Sempre imaginei um final menos melancólico para esta história. É, como toda história, esta teria de ter um fim. É engraçada a maneira como vivemos a vida como se ela nunca fosse ter fim, como se tivéssemos total controle sobre ela. E quando você menos espera, chega o momento em que a verdade lhe atinge, como um peso de umas cem toneladas na cabeça.
Foram oito anos. E mesmo assim, ainda tenho a impressão de que tudo começou antes de ontem. O frio na barriga, a mochila com cheirinho de nova e o medo da nova escola. O primeiro dia foi pura solidão. As crianças não se conheciam, e a sala de aulas eram um silêncio só. Uma semana depois, aquilo viraria uma bagunça generalizada, que se estenderia pelos próximos anos.
Lembro-me das primeiras intrigas. Das briguinhas idiotas por nota. Das primeiras conversas, das primeiras amizades, das primeiras paixões. Dos risos, das tristezas, das brigas, dos professores insuportáveis, das brincadeiras no jardim e da inocência que ainda habitava a minha mente.
E eu sempre reclamei. Sempre desejei que tudo terminasse o mais depressa possível. Que idiotice. Só hoje percebo a falta que isso tudo me fará. A falta que as pessoas me farão, e o espaço vazio que aquele ambiente mágico deixará em meu coração. As conversas, as piadas, as brincadeiras e todas as idiotices da qual só nós achamos graça.
- Henrique, sabe quem estava atrás de você?
- Não, quem?
- O meu pau!
E quem poderia se esquecer de todas as advertências, suspensões e visitas à diretoria que fizemos? Éramos os melhores e os piores da sala, ao mesmo tempo. E nem sequer sabemos como conseguíamos tal proeza.
O desespero também sempre foi um elemento fundamental nessa trajetória. Os meses de novembro e dezembro sempre foram de extrema correria, e de um total medo de repetir de ano. E quando a notícia de que havíamos passado finalmente chegava, só restavam os gritos de felicidade. Passamos!
Mas neste ano, foi diferente.
Ao olharmos no painel e vermos nossos nomes pintados de amarelo, logo percebemos que, novamente, havíamos sido aprovados.
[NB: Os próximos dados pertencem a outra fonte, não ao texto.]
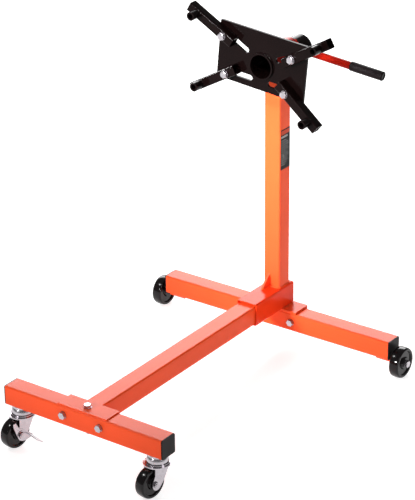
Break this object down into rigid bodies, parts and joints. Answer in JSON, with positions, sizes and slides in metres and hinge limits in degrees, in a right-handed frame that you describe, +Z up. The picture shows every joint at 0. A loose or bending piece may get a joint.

Mas não houveram comemorações, e nem gritos de euforia. Apenas um risinho abafado de quem gostaria que alguma coisa fosse diferente. De quem gostaria de voltar no tempo e reviver novamente cada segundo, como se fosse o último. E, inexplicavelmente, me vi sentindo algo que nunca esperei sentir num momento como aquele: aperto no coração.
Algumas horas se passaram, e estávamos sentados na escadaria em frente à escola. A comemoração que havíamos planejado não saíra como esperado. Depois de algumas garrafas de bebidas, nossos pensamentos giravam, e as lembranças invadiam minha mente de forma assustadoramente rápida. Centenas de flashbacks, de sons, de cheiros, de pessoas… Lembranças daqueles que ficaram pelo caminho, ou que tiveram de ir embora antes do tempo. E por incrível que pareça, a ficha ainda não havia caído, pelo menos pra mim. Até que alguém finalmente disse:
- Acabou.
- Pra nunca mais?
- Nunquinha.
Era um baque. Eu só consegui fechar os olhos, e tentar pensar nos momentos bons. Talvez eles me ajudassem a esquecer a angústia daquele momento. Mas não ajudaram. Pelo contrário, pioraram.
Virei meu rosto, e olhei para trás, para o portão. Pude me ver ali, com uma mochila nas costas, entrando pela primeira vez. E naquela noite, eu havia saído, para nunca mais voltar. Talvez eu tire uma lição disso tudo.Valorizar. Talvez essa seja a grande moral da história, e esse, o ciclo da vida: perder, para dar valor. Mas mesmo assim, eu digo que valeu a pena. E como valeu. Amigos são eternos, não são? Os meus também serão, seja lá onde for. Agora só resta seguir o meu caminho, e deixar para trás tudo isso. Chegou a hora de encarar o mundo real.